不论是出于中亚地区自身独特的地缘位置及其对美国全球战略的重要性,还是作为维护冷战胜利成果,压制俄罗斯重新崛起、瓦解后苏联空间走向一体化努力的步骤,美国注定要进入中亚。虽然美国中亚的战略布局,常常伴随着价值目标与地缘政治目标的交替困扰、政策言论与现实的不时脱节,导致其中亚战略的摇摆与不确定,但总体来看,美国中亚的争夺是持之以恒的,服务于其全球战略部署和价值追求。

对于美国中亚战略的演变,本文进行了四个阶段的划分:以中亚五国1991年独立为起点,1991年至2001年“9·11”事件发生前为第一阶段,2001年至2005年乌兹别克斯坦安集延事件为第二阶段,2005年至2014年为第三阶段,2014年美军开始撤离阿富汗开启了美国中亚战略的第四阶段。①

一、过渡与铺垫时期

苏联解体前,中亚五国作为其加盟共和国,被紧紧束缚于苏联的统一大家庭内,美国中亚尽管觊觎已久,但苦于无处下手。

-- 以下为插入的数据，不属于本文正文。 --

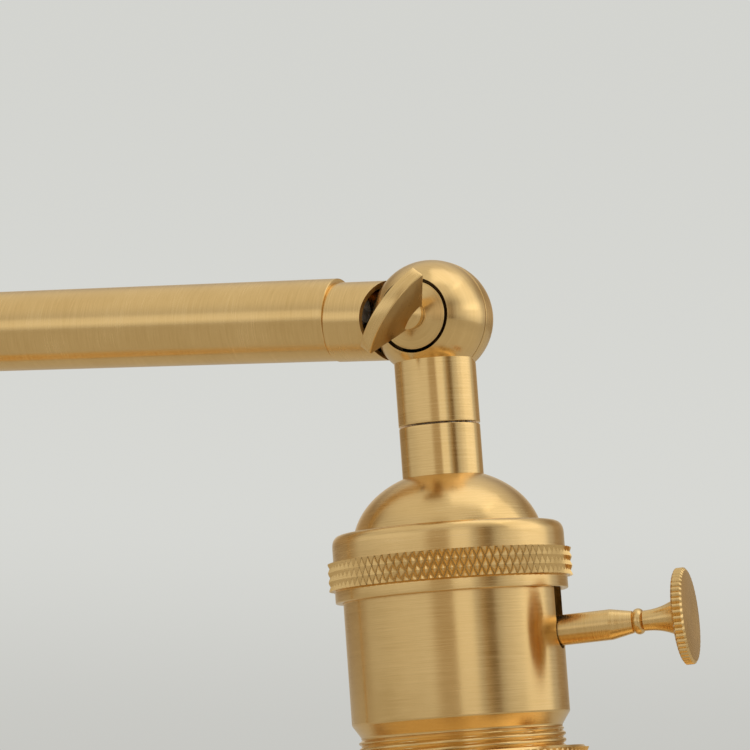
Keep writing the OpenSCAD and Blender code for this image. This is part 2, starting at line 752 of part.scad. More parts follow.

上个世纪90年代初,中亚地区的历史突然出现了颠覆性的变化,苏联这一政治大厦轰然崩塌,中亚五国获得独立,而作为苏联主要继承者的俄罗斯自身尚未站稳脚跟,更遑论将中亚重新纳入势力范围。中亚地区力量真空的出现,为美国的进入提供了机遇。

在1990年代初期,美国中亚政策的主要目标是消化、巩固冷战胜利成果。1992年10月24日,时任美国总统布什签署了涉及中亚的《自由促进法案》(Freedom Support Act),规定向前苏联国家或新独立国家提供援助。②该法案列举了美国中亚的几个目标:促进地区稳定、鼓励民主化、建立自由的市场经济、实现中亚地区的去核化、确保欧亚走廊的贸易与运输自由、引入国际人权标准等。一年之后,美国在1993年10月20日举行的北约国防部长非正式会议上提出“和平伙伴关系计划”,北约部长理事会于当年12月2日决定予以接受,并在1994年1月10日的北约布鲁塞尔首脑会议上获得正式通过。1994年5月10日,土库曼斯坦在中亚国家中率先参加北约“和平伙伴关系”计划。之后,哈萨克斯坦、吉尔吉斯斯坦、乌兹别克斯坦分别于5月27日、6月2日和7月13日先后加入该计划。塔吉克斯坦于2002年2月20日加入,是最后一个加入该计划的中亚国家。③

随着俄罗斯独立初期俄美短暂的蜜月关系结束,俄美关系龃龉不断。在此背景下,1994年美国主导的矛头指向俄罗斯的北约东扩正式启动,加之里海能源储量展现的乐观预期,中亚美国的战略重要性开始凸现。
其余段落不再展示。